Question

Four charges of \[6\times {{10}^{-8}}C\] coulomb each are placed at the corner of a square whose sides are 3 cm each. calculate the resultant force on each charger and show in direction and a diagram drawn not to be scale

Answer 1

Hint: We will calculate only for one of the charges because the magnitude of force will be equal for all the cases for all the four charges. We had represented them in the figure. Since force is a vector quantity, we add it using either triangle law of vector addition or the parallelogram law of vector addition.
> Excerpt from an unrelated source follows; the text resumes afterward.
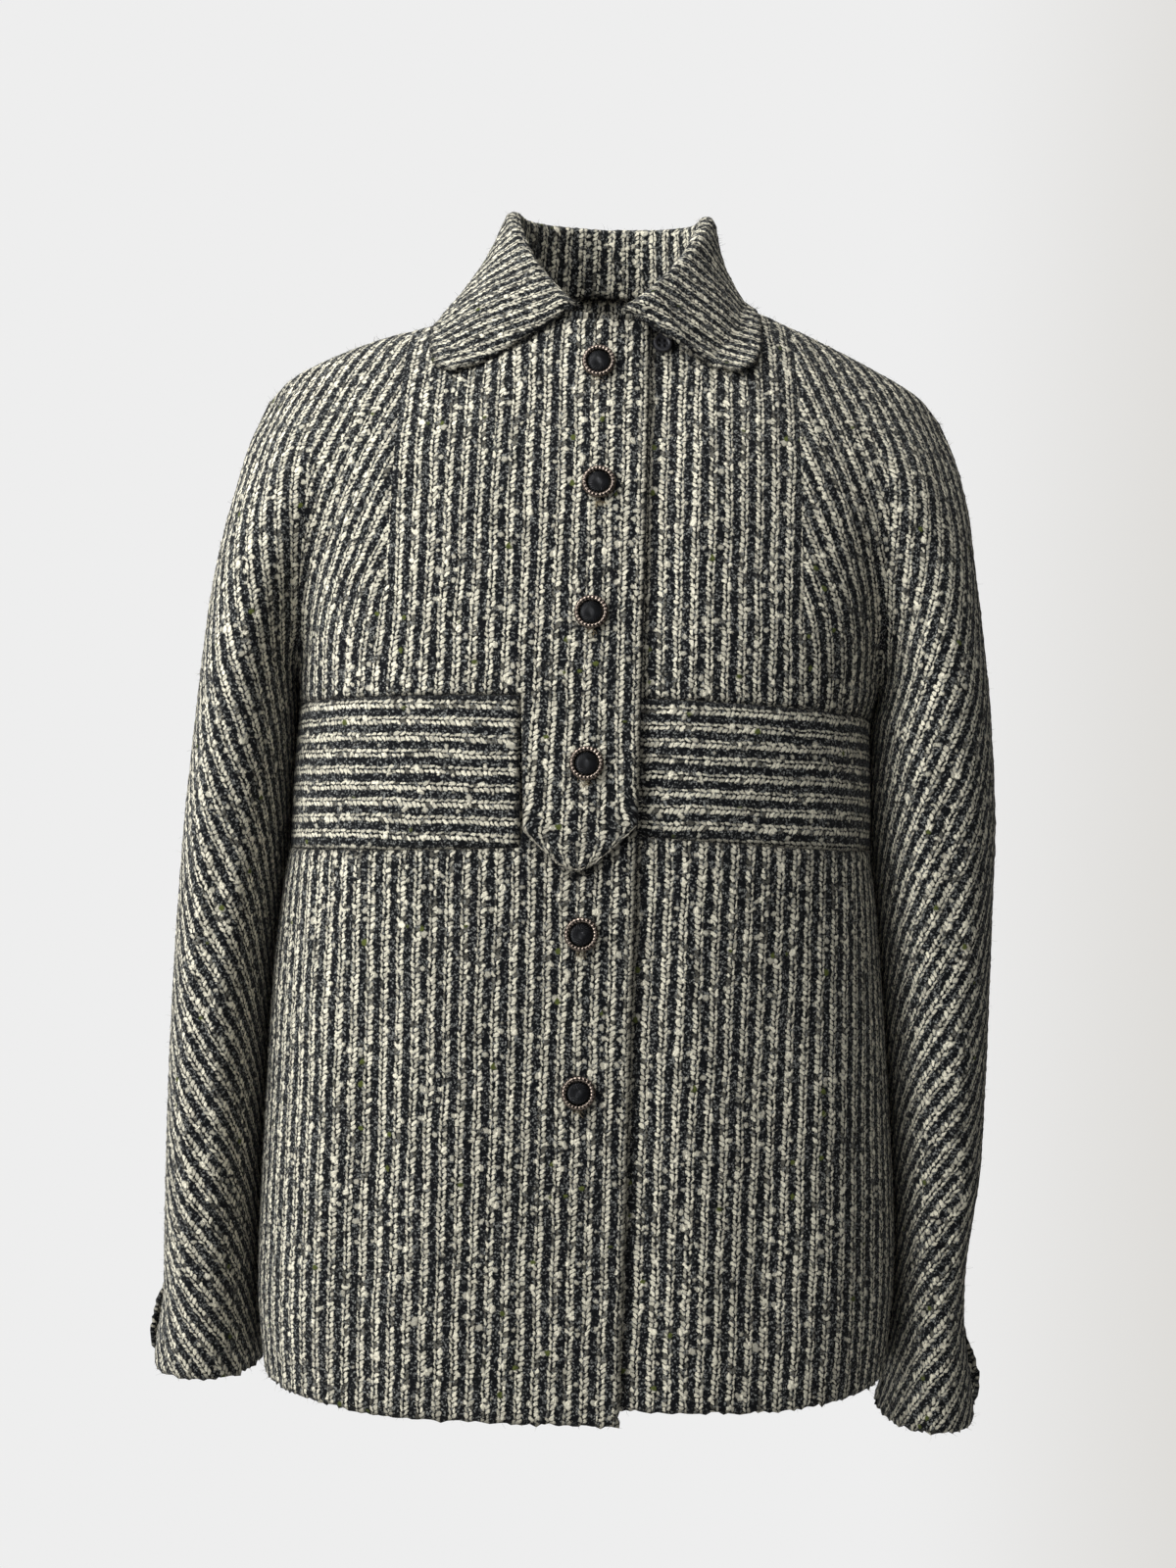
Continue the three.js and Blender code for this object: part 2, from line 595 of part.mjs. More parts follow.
// Height of the yoke's outer surface under a point of the collar, or beside it.
function yokeHeight(point, aside, behind) {
  const x = point.x + aside;
  const y = point.y + behind;
  const half = x < 0 ? 'right' : 'left';
  const face = y < SEAM_Y ? 'front' : 'back';
  const top = topLine(half, face, Math.abs(x));
  const full = bodyDepth(half, face, Math.abs(x), Math.min(point.z, top.z));
  const share = (Math.abs(y - SEAM_Y) - top.depth) / (full - top.depth);
  return top.z - SHOULDER_ROUND * (1 - Math.sqrt(1 - THREE.MathUtils.clamp(share, 0, 0.98) ** 2));
}

// Pushes a point of the collar off the fronts, shoulders and backs, with room for its own cloth.
function clearOfBody(point, need) {
  const probe = 0.5;
  for (let pass = 0; pass < 5; pass += 1) {
    const height = yokeHeight(point, 0, 0);
    const away = new THREE.Vector3(
      (height - yokeHeight(point, probe, 0)) / probe,
      (height - yokeHeight(point, 0, probe)) / probe,
      1,
    );
    const distance = (point.z - height) / away.length();
    if (distance < need) point.addScaledVector(away.normalize(), need - distance);
  }
  return point;
}

function collarColumn(turn) {
  const half = turn < 0 ? 'right' : 'left';
  const angle = THREE.MathUtils.degToRad(turn);
  const size = (Math.abs(turn) * COLLAR_END.right) / COLLAR_END[half];
  const face = Math.abs(turn) > 90 ? 'front' : 'back';
  const reach = face === 'front' ? NECK_FRONT : NECK_BACK;
  const ahead = Math.cos(angle);
  const baseX = NECK_HALF * Math.sin(angle);
  const baseZ = (face === 'front' ? NECK_FRONT_Z : NECK_BACK_Z) * Math.abs(ahead) ** 1.5 + SEAM_GAP;
  const base = new THREE.Vector3(baseX, SEAM_Y + reach * ahead, baseZ);
  const away = new THREE.Vector3(Math.sin(angle) / NECK_HALF, ahead / reach, 0).normalize();
  const roll = read(COLLAR, 'turn', size, 'roll');
  const rise = read(COLLAR, 'turn', size, 'rise');
  const at = (outward, up) =>
    base.clone().addScaledVector(away, outward - STAND_LEAN * up).setZ(baseZ + up);
  const inside = -WALL;
  const column = [at(inside, 0), at(inside, rise * 0.5), at(inside, rise - roll)];
  column.push(at(inside + roll * 0.35, rise - roll * 0.3));
  column.push(at(inside + roll, rise));
  column.push(at(inside + roll * 1.7, rise - roll * 0.35));
  const start = at(inside + roll * 2.05, rise - roll * 1.2);
  const edge = new THREE.Vector3(
    sideOf(half) * read(COLLAR, 'turn', size, 'out') * COLLAR_SCALE[half],
    read(COLLAR, 'turn', size, 'y'),
    read(COLLAR, 'turn', size, 'z') + COLLAR_RAISE[half] * Math.sin(angle) ** 2,
  );
  for (let k = 0; k <= LEAF_STEPS; k += 1) {
    const share = k / LEAF_STEPS;
    const point = start.clone().lerp(edge, share);
    point.addScaledVector(away, read(COLLAR, 'turn', size, 'bow') * Math.sin(Math.PI * share));
    const overButton = Math.hypot(point.x - NECK_BUTTON.x, point.z - NECK_BUTTON.z);
    const room = NECK_BUTTON.room * Math.exp(-((overButton / (2.5 * NECK_BUTTON.radius)) ** 2));
    column.push(clearOfBody(point, LEAF_CLEARANCE + room));
  }
  return column;
}

function collar() {
  const cloth = new Cloth();
  const rows = [];
  for (let i = 0; i <= COLLAR_COLUMNS; i += 1) {
    const turn = mix(-COLLAR_END.right, COLLAR_END.left, i / COLLAR_COLUMNS);
    rows.push(collarColumn(turn).map((point, j) => cloth.add(point, j === 0 ? 'z' : '')));
  }
  cloth.grid(rows);
  return cloth.solid(true);
}

// A point on a front's outer surface and its outward direction, where a button is sewn.
function seatOn(half, out, z, liftOf, radius) {
  const at = (dx, dz) => {
    const depth = depthAt(half, 'front', out + dx, z + dz);
    return place(half, 'front', out + dx, z + dz, depth, liftOf(out + dx, z + dz));
  };
  const across = at(radius, 0).sub(at(-radius, 0));
  const up = at(0, radius).sub(at(0, -radius));
  const normal = across.cross(up).normalize();
  if (normal.y > 0) normal.negate();
  return { point: at(0, 0), normal };
}

function ring(radius, tube, high, segments) {
  const inner = radius - tube;
  const profile = [[inner, 0], [radius - 0.5, 0], [radius, high * 0.45]];
  profile.push([radius - tube * 0.3, high * 0.95], [radius - tube * 0.65, high]);
  profile.push([inner, high * 0.6], [inner, 0]);
  return new THREE.LatheGeometry(profile.map(([x, y]) => new THREE.Vector2(x, y)), segments);
}

function dome(radius, high, segments) {
  const profile = [[0, 0], [radius, 0], [radius, high * 0.55], [radius * 0.7, high * 0.88], [0, high]];
  return new THREE.LatheGeometry(profile.map(([x, y]) => new THREE.Vector2(x, y)), segments);
}

const jacket = new THREE.Group();
const tweed = (shade) => new THREE.MeshStandardMaterial({ color: shade, roughness: 0.95, metalness: 0 });
const rimMetal = new THREE.MeshStandardMaterial({ color: 0x8d7a6b, roughness: 0.35, metalness: 1 });
const faceBlack = new THREE.MeshStandardMaterial({ color: 0x1d1e20, roughness: 0.6, metalness: 0 });
const hornGrey = new THREE.MeshStandardMaterial({ color: 0x3a3b3d, roughness: 0.4, metalness: 0 });

function addMesh(name, geometry, material, seat) {
  const mesh = new THREE.Mesh(geometry, material);
  mesh.name = name;
  if (seat) {
    mesh.position.copy(seat.point).addScaledVector(seat.normal, SEAT + (seat.raise || 0));
    mesh.quaternion.setFromUnitVectors(new THREE.Vector3(0, 1, 0), seat.normal);
  }
  jacket.add(mesh);
}

for (const half of ['right', 'left']) {
  addMesh(`${half}_front_upper`, frontUpper(half), tweed(0x7b7d78));
  addMesh(`${half}_front_band`, band(half), tweed(0x74766f));
  addMesh(`${half}_front_lower`, frontLower(half), tweed(0x7b7d78));
  addMesh(`${half}_back`, back(half), tweed(0x7b7d78));
}
addMesh('collar', collar(), tweed(0x7b7d78));

BUTTONS.forEach((button, index) => {
  const onTab = button.z > BAND_LOW.right.middle;
  const seat = seatOn('right', -button.x, button.z, (out, z) => (onTab ? liftAt(z) : 0), RIM.radius);
  addMesh(`button_rim_${index + 1}`, ring(RIM.radius, RIM.tube, RIM.high, 20), rimMetal, seat);
  addMesh(`button_face_${index + 1}`, dome(FACE.radius, FACE.high, 18), faceBlack, seat);
});

const ontoLeft = (out) => underLap('left', out);
const neckSeat = seatOn('left', NECK_BUTTON.x, NECK_BUTTON.z, ontoLeft, NECK_BUTTON.radius);
neckSeat.raise = NECK_BUTTON.raise;
addMesh('neck_button', dome(NECK_BUTTON.radius, NECK_BUTTON.high, 18), hornGrey, neckSeat);

for (const half of ['right', 'left']) {
  const z = CUFF_Z[half] + CUFF_BUTTON.up;
  const at = (away, up) => cuffPoint(half, CUFF_BUTTON.back + away, z + up);
  const across = at(CUFF_BUTTON.radius, 0).sub(at(-CUFF_BUTTON.radius, 0));
  const along = at(0, CUFF_BUTTON.radius).sub(at(0, -CUFF_BUTTON.radius));
  const normal = across.cross(along).normalize();
  if (normal.x * sideOf(half) < 0) normal.negate();
  const seat = { point: at(0, 0), normal, raise: CUFF_BUTTON_RAISE[half] };
  const rim = ring(CUFF_BUTTON.radius, CUFF_BUTTON.tube, CUFF_BUTTON.high, 16);
  addMesh(`${half}_cuff_button_rim`, rim, rimMetal, seat);
  addMesh(`${half}_cuff_button_face`, dome(CUFF_BUTTON.face, CUFF_BUTTON.high, 16), faceBlack, seat);
}

export default jacket;
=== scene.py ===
"""Striped boucle jacket: cloth shells, weave, buttons, sewing, light and camera.

Sizes are in millimetres, in the part's own frame, and become metres as each mesh is finished.
"out" is the distance from the middle of the jacket towards a sleeve, whichever half it is on.
"""
import heapq
import math

import bmesh
import bpy
import numpy as np
from mathutils import Matrix, Vector


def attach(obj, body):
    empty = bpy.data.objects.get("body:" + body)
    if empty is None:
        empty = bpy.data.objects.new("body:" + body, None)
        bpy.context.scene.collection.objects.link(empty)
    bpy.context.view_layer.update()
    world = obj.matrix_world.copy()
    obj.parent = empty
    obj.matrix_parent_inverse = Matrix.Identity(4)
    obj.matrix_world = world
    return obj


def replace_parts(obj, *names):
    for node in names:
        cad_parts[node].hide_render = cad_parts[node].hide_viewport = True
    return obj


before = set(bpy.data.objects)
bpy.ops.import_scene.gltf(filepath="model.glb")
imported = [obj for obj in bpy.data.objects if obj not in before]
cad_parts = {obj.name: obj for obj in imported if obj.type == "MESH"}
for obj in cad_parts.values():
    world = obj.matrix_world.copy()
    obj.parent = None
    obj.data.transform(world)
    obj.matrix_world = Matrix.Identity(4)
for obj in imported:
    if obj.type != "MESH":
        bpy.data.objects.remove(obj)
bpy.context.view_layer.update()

MM = 0.001
STEP = 2.6  # spacing of the cloth's grid
WALL = 2.4  # cloth thickness
SEAM_GAP = 0.3
LAP = 3.4  # how far the lapping front lies above the one under it
SEAM_Y = 6
UNDERARM_Z = -230
NECK_HALF = 60
NECK_REACH = {"front": 70, "back": 52}
NECK_Z = {"front": -22, "back": 12}
SHOULDER_ROUND = 95
SHOULDER_END = 200
SLEEVE_ROUND = 2.2
FOLD_BLEND = 5
SIDE_RISE = 6
CUFF_CORNER = 14
CUFF_FLARE = 6
VENT_HEIGHT = 48
PANEL_START = {"right": -25, "left": -14, "back": 0.15}
PANEL_END = 41
HEM_Z = {"right": -639, "left": -631, "back": -637}
CUFF_Z = {"right": -634, "left": -652}
ARMPIT = {"right": 175, "left": 166}
SIDE = {"right": -1, "left": 1}
FORWARD = {"front": -1, "back": 1}
VALLEY_TOP = 158
TOP_END = 160

# The shoulder dart: where it leaves the shoulder, its share of the way round, and where it ends.
DART_TOP = {"right": 115, "left": 108}
DART_SHARE = 0.36
DART_END = {"right": -181, "left": -192}
NECK_SHARE = 0.12


class Table:
    """Sizes in named columns, read smoothly between rows by the first column."""

    def __init__(self, names, rows):
        self.names = names.split()
        self.columns = dict(zip(self.names, np.array(rows, float).T))
        self.by = self.columns[self.names[0]]
        self.way = np.sign(self.by[-1] - self.by[0])
        last = len(self.by) - 1
        after = np.minimum(np.arange(last + 1) + 1, last)
        before = np.maximum(np.arange(last + 1) - 1, 0)
        self.span = self.by[after] - self.by[before]
        self.after = after
        self.before = before

    def read(self, column, value):
        values = self.columns[column]
        slope = (values[self.after] - values[self.before]) / self.span
        value = np.asarray(value, float)
        k = np.searchsorted(self.way * self.by, self.way * value) - 1
        k = np.clip(k, 0, len(self.by) - 2)
        step = self.by[k + 1] - self.by[k]
        t = np.clip((value - self.by[k]) / step, 0, 1)
        ease = t * t * (3 - 2 * t)
        lead = t * (1 - t) ** 2 * step * slope[k]
        trail = t * t * (1 - t) * step * slope[k + 1]
        return values[k] + (values[k + 1] - values[k]) * ease + lead - trail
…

Complete step by step answer:Magnitude of each charge is q=\[6\times {{10}^{-8}}C\]
Side of square is, r= 3 cm = 0.03 m
Magnitude of diagonal= \[\sqrt{{{r}^{2}}+{{r}^{2}}}=\sqrt{2}r\]
Force on A due to B:
From coulomb’s law \[F=\dfrac{k{{q}_{1}}{{q}_{2}}}{{{r}^{2}}}\], where k is a constant and r is the separation between the two charges.
\[{{F}_{BA}}=\dfrac{k{{q}_{1}}{{q}_{2}}}{{{r}^{2}}}=\dfrac{k{{q}^{2}}}{{{r}^{2}}}\]
Force on A due to C:
\[{{F}_{CA}}=\dfrac{k{{q}_{1}}{{q}_{2}}}{{{r}^{2}}}=\dfrac{k{{q}^{2}}}{2{{r}^{2}}}\]
Force on A due to D:
\[{{F}_{DA}}=\dfrac{k{{q}_{1}}{{q}_{2}}}{{{r}^{2}}}=\dfrac{k{{q}^{2}}}{{{r}^{2}}}\]
Now from the figure it is clear that the force on A due to B and D are at perpendicular so resultant force of them will point in the direction of force due to C. Thus, resultant force will be,
\[\begin{align}
  & F={{F}_{BA}}+{{F}_{CA}}+{{F}_{DA}} \\
 & F={{F}_{CA}}+({{F}_{BA}}+{{F}_{DA}}) \\
\end{align}\]
Putting the values,
\[\begin{align}
  & F=\dfrac{k{{q}^{2}}}{2{{r}^{2}}}+\sqrt{{{\{\dfrac{k{{q}^{2}}}{{{r}^{2}}}\}}^{2}}+{{\{\dfrac{k{{q}^{2}}}{{{r}^{2}}}\}}^{2}}} \\
 & \Rightarrow F=\dfrac{k{{q}^{2}}}{2{{r}^{2}}}+\dfrac{k{{q}^{2}}}{{{r}^{2}}}\times \sqrt{2} \\
 & \Rightarrow F=\dfrac{k{{q}^{2}}}{{{r}^{2}}}\{\dfrac{1}{2}+\sqrt{2}\} \\
\end{align}\]
Now we put the values of k, q and r, we get,
\[\begin{align}
  & F=\dfrac{9\times {{10}^{9}}\times {{(6\times {{10}^{-8}})}^{2}}}{{{(3\times {{10}^{-2}})}^{2}}}\{\dfrac{1}{2}+\sqrt{2}\} \\
 & \Rightarrow F=0.0689N \\
\end{align}\]

Note:We have taken the magnitudes and direction is shown in the figure. Since force is a vector quantity. So, the magnitude of net force on any charge is 0.0689 N. Here k is a constant whose value is \[9\times {{10}^{9}}N{{m}^{2}}/{{C}^{2}}\]